### Set problem
Extract each line of the records below that contains the word "object".

# Data for this task start

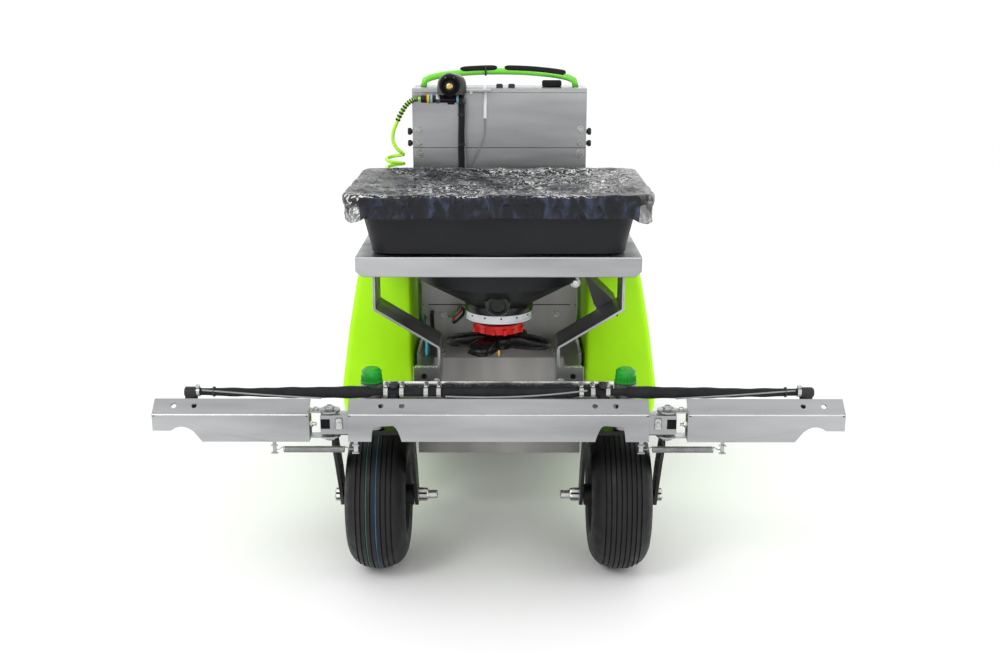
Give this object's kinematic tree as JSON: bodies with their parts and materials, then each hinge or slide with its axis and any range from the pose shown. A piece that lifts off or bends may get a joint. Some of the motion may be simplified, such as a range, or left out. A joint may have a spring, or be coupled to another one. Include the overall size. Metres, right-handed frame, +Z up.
{
  "type": "stand-on spreader sprayer",
  "caption": "Stand-on turf machine with a granular spreader hopper, side tanks, folding front spray boom, caster wheels and control tower.",
  "frame": {"origin": "on the ground, under the centre of the box around the whole machine", "axes": "+Z up; +Y from the spray boom at the front to the operator platform at the rear; +X to the left-hand side of the machine, as its operator stands"},
  "size_m": [1.552, 1.6146, 1.1813],
  "materials": {
    "stainless": "satin",
    "lime_plastic": "satin",
    "lime_paint": "gloss",
    "black_steel": "satin",
    "tyre_rubber": "matte",
    "charcoal_plastic": "matte",
    "white_plastic": "satin",
    "red_plastic": "satin",
    "black_plastic": "satin",
    "hose_rubber": "matte",
    "clear_vinyl": "gloss",
    "spring_steel": "satin",
    "lime_hose": "gloss",
    "brass": "satin",
    "cast_aluminium": "cast"
  },
  "bodies": {
    "chassis": {"frame": "stainless", "hopper_tray": "stainless", "hopper_bracket_left": "stainless", "hopper_bracket_right": "stainless", "boom_centre": "stainless", "control_box": "stainless", "tank_left": "lime_plastic", "tank_right": "lime_plastic", "handlebar": "lime_paint", "dash_panel": "black_steel", "operator_bar": "black_steel", "hopper": "charcoal_plastic", "spinner_gearbox": "red_plastic", "spray_gun": "black_plastic", "hose_fitting": "black_plastic", "spray_pump": "black_plastic", "fuel_tank": "black_plastic", "boom_hose_centre": "hose_rubber", "supply_hose": "hose_rubber", "boom_spring_left": "spring_steel", "boom_spring_right": "spring_steel", "muffler": "spring_steel", "recoil_hose": "lime_hose", "recoil_coil": "lime_hose", "pressure_gauge": "brass", "engine": "cast_aluminium"},
    "caster_left": {"caster_fork_left": "black_steel", "pivot_cap_left": "lime_plastic"},
    "caster_right": {"caster_fork_right": "black_steel", "pivot_cap_right": "lime_plastic"},
    "front_wheel_left": {"front_tire_left": "tyre_rubber", "front_rim_left": "black_steel"},
    "front_wheel_right": {"front_tire_right": "tyre_rubber", "front_rim_right": "black_steel"},
    "rear_wheel_left": {"rear_tire_left": "tyre_rubber", "rear_rim_left": "black_steel"},
    "rear_wheel_right": {"rear_tire_right": "tyre_rubber", "rear_rim_right": "black_steel"},
    "wing_left": {"boom_wing_left": "stainless", "boom_hose_left": "hose_rubber", "outer_nozzle_left": "black_plastic"},
    "wing_right": {"boom_wing_right": "stainless", "boom_hose_right": "hose_rubber", "outer_nozzle_right": "black_plastic"},
    "spinner": {"impeller": "black_plastic"},
    "gate": {"gate_plate": "stainless"},
    "pattern_dial": {"metering_ring": "white_plastic"},
    "deflector": {"deflector_flap": "black_plastic"},
    "lid_left": {"tank_lid_left": "black_plastic"},
    "lid_right": {"tank_lid_right": "black_plastic"},
    "cover": {"rain_cover": "clear_vinyl"},
    "drive_control_left": {"drive_lever_left": "black_plastic"},
    "drive_control_right": {"drive_lever_right": "black_plastic"},
    "gate_control": {"gate_lever": "black_plastic"},
    "throttle": {"throttle_lever": "black_plastic"},
    "key": {"ignition_key": "spring_steel"},
    "pump_button": {"pump_switch": "black_plastic"},
    "regulator": {"regulator_knob": "red_plastic"},
    "trigger": {"gun_trigger": "red_plastic"},
    "operator_platform": {"platform": "black_steel"}
  },
  "joints": [
    {"name": "caster_swivel_left", "type": "hinge", "parent": "chassis", "child": "caster_left", "pos_m": [0.293, -0.69275, 0.45], "axis": [0, 0, 1], "continuous": true},
    {"name": "front_wheel_spin_left", "type": "hinge", "parent": "caster_left", "child": "front_wheel_left", "pos_m": [0.293, -0.58275, 0.18], "axis": [1, 0, 0], "continuous": true},
    {"name": "rear_wheel_spin_left", "type": "hinge", "parent": "chassis", "child": "rear_wheel_left", "pos_m": [0.349, 0.45725, 0.2285], "axis": [1, 0, 0], "continuous": true},
    {"name": "wing_fold_left", "type": "hinge", "parent": "chassis", "child": "wing_left", "pos_m": [0.381, -0.77575, 0.43], "axis": [0, 0, 1], "range_deg": [-75, 75], "stiffness_Nm_per_rad": 12, "deforming": ["boom_spring_left", "boom_hose_left"]},
    {"name": "lid_lift_left", "type": "slide", "parent": "chassis", "child": "lid_left", "axis": [0, 0, 1], "range_m": [0, 0.08]},
    {"name": "drive_lever_swing_left", "type": "hinge", "parent": "chassis", "child": "drive_control_left", "pos_m": [0.12, -0.00275, 1.01], "axis": [1, 0, 0], "range_deg": [-20, 20], "stiffness_Nm_per_rad": 6},
    {"name": "caster_swivel_right", "type": "hinge", "parent": "chassis", "child": "caster_right", "pos_m": [-0.293, -0.69275, 0.45], "axis": [0, 0, 1], "continuous": true},
    {"name": "front_wheel_spin_right", "type": "hinge", "parent": "caster_right", "child": "front_wheel_right", "pos_m": [-0.293, -0.58275, 0.18], "axis": [1, 0, 0], "continuous": true},
    {"name": "rear_wheel_spin_right", "type": "hinge", "parent": "chassis", "child": "rear_wheel_right", "pos_m": [-0.349, 0.45725, 0.2285], "axis": [1, 0, 0], "continuous": true},
    {"name": "wing_fold_right", "type": "hinge", "parent": "chassis", "child": "wing_right", "pos_m": [-0.381, -0.77575, 0.43], "axis": [0, 0, 1], "range_deg": [-75, 75], "stiffness_Nm_per_rad": 12, "deforming": ["boom_spring_right", "boom_hose_right"]},
    {"name": "lid_lift_right", "type": "slide", "parent": "chassis", "child": "lid_right", "axis": [0, 0, 1], "range_m": [0, 0.08]},
    {"name": "drive_lever_swing_right", "type": "hinge", "parent": "chassis", "child": "drive_control_right", "pos_m": [-0.12, -0.00275, 1.01], "axis": [1, 0, 0], "range_deg": [-20, 20], "stiffness_Nm_per_rad": 6},
    {"name": "spinner_spin", "type": "hinge", "parent": "chassis", "child": "spinner", "pos_m": [0, -0.45775, 0.54], "axis": [0, 0, 1], "continuous": true},
    {"name": "gate_lever_swing", "type": "hinge", "parent": "chassis", "child": "gate_control", "pos_m": [0.044, 0.00325, 0.98], "axis": [1, 0, 0], "range_deg": [0, 40]},
    {"name": "gate_turn", "type": "hinge", "parent": "chassis", "child": "gate", "pos_m": [0, -0.45775, 0.635], "axis": [0, 0, 1], "range_deg": [0, 60]},
    {"name": "pattern_dial_turn", "type": "hinge", "parent": "chassis", "child": "pattern_dial", "pos_m": [0, -0.45775, 0.62], "axis": [0, 0, 1], "range_deg": [-30, 30]},
    {"name": "deflector_tilt", "type": "hinge", "parent": "chassis", "child": "deflector", "pos_m": [0.208, -0.48575, 0.72], "axis": [0, 1, 0], "range_deg": [0, 45]},
    {"name": "cover_lift", "type": "slide", "parent": "chassis", "child": "cover", "axis": [0, 0, 1], "range_m": [0, 0.14]},
    {"name": "throttle_swing", "type": "hinge", "parent": "chassis", "child": "throttle", "pos_m": [-0.04, 0.03225, 1.06], "axis": [0, 1, 0], "range_deg": [-25, 25]},
    {"name": "key_turn", "type": "hinge", "parent": "chassis", "child": "key", "pos_m": [-0.04, 0.03225, 1.01], "axis": [0, 1, 0], "range_deg": [0, 90]},
    {"name": "pump_button_press", "type": "slide", "parent": "chassis", "child": "pump_button", "axis": [0, -1, 0], "range_m": [0, 0.003], "stiffness_N_per_m": 300},
    {"name": "regulator_turn", "type": "hinge", "parent": "chassis", "child": "regulator", "pos_m": [0.01, 0.04025, 0.99], "axis": [0, 1, 0], "continuous": true},
    {"name": "trigger_pull", "type": "hinge", "parent": "chassis", "child": "trigger", "pos_m": [-0.127, -0.14675, 1.119], "axis": [1, 0, 0], "range_deg": [0, 8], "stiffness_Nm_per_rad": 1},
    {"name": "platform_fold", "type": "hinge", "parent": "chassis", "child": "operator_platform", "pos_m": [0, 0.49925, 0.214], "axis": [1, 0, 0], "range_deg": [0, 85]}
  ],
  "couplings": [
    {"joint": "gate_turn", "follows": "gate_lever_swing", "ratio": 1.5}
  ]
}
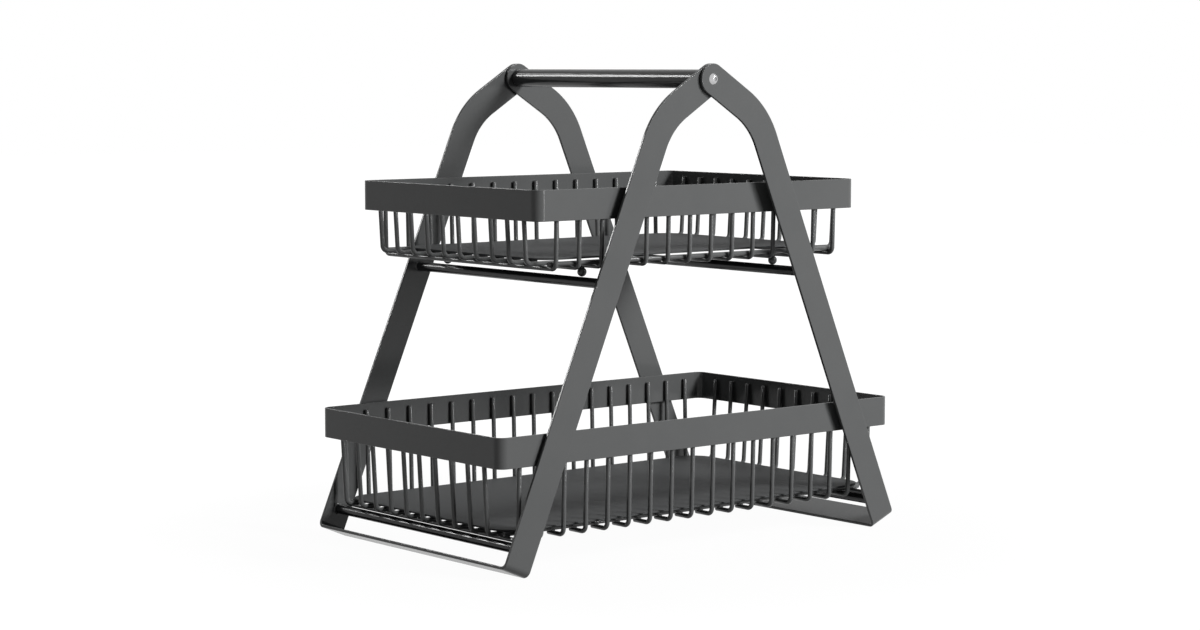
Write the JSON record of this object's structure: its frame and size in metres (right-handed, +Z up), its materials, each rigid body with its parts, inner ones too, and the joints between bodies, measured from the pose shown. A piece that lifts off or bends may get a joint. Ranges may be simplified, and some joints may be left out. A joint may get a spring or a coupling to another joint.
{
  "type": "two-tier wire basket stand",
  "caption": "Two-tier countertop stand: folding flat-strip legs with a round carrying handle hold two loose wire baskets, each with a flat band rim and a solid base plate.",
  "frame": {"origin": "on the floor plane, midway between the two feet and midway across the depth", "axes": "+X along the baskets' length, +Y along the handle towards the back, +Z up"},
  "size_m": [0.4206, 0.2659, 0.3962],
  "materials": {
    "powder_coat": "satin powder coat",
    "basket_coat": "satin powder coat",
    "bright_steel": "bright plated steel"
  },
  "bodies": {
    "right_frame": {"right_leg_frame": "powder_coat", "upper_right_crossbar": "powder_coat", "lower_right_crossbar": "powder_coat"},
    "left_frame": {"left_leg_frame": "powder_coat", "upper_left_crossbar": "powder_coat", "lower_left_crossbar": "powder_coat", "handle_bar": "powder_coat", "front_pivot_screw": "bright_steel", "back_pivot_screw": "bright_steel", "front_pivot_washer": "bright_steel", "back_pivot_washer": "bright_steel"},
    "upper_basket": {"upper_rim": "basket_coat", "upper_base_plate": "basket_coat", "upper_ball_studs": "basket_coat", "upper_front_rod": "basket_coat", "upper_back_rod": "basket_coat", "upper_left_cross_wire": "basket_coat", "upper_right_cross_wire": "basket_coat", "upper_front_wires": "basket_coat", "upper_back_wires": "basket_coat", "upper_left_wires": "basket_coat", "upper_right_wires": "basket_coat"},
    "lower_basket": {"lower_rim": "basket_coat", "lower_base_plate": "basket_coat", "lower_front_rod": "basket_coat", "lower_back_rod": "basket_coat", "lower_left_cross_wire": "basket_coat", "lower_right_cross_wire": "basket_coat", "lower_front_wires": "basket_coat", "lower_back_wires": "basket_coat", "lower_left_wires": "basket_coat", "lower_right_wires": "basket_coat"}
  },
  "joints": [
    {"name": "frame_fold", "type": "hinge", "parent": "right_frame", "child": "left_frame", "pos_m": [0, 0, 0.3837], "axis": [0, -1, 0], "range_deg": [0, 51]},
    {"name": "upper_basket_draw", "type": "slide", "parent": "right_frame", "child": "upper_basket", "axis": [-0.9659, 0, 0.2588], "range_m": [0, 0.4]},
    {"name": "lower_basket_draw", "type": "slide", "parent": "right_frame", "child": "lower_basket", "axis": [-0.9659, 0, 0.2588], "range_m": [0, 0.44]}
  ]
}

# Data for this task end

### Task solution
Give this object's kinematic tree as JSON: bodies with their parts and materials, then each hinge or slide with its axis and any range from the pose shown. A piece that lifts off or bends may get a joint. Some of the motion may be simplified, such as a range, or left out. A joint may have a spring, or be coupled to another one. Include the overall size. Metres, right-handed frame, +Z up.
Write the JSON record of this object's structure: its frame and size in metres (right-handed, +Z up), its materials, each rigid body with its parts, inner ones too, and the joints between bodies, measured from the pose shown. A piece that lifts off or bends may get a joint. Ranges may be simplified, and some joints may be left out. A joint may get a spring or a coupling to another joint.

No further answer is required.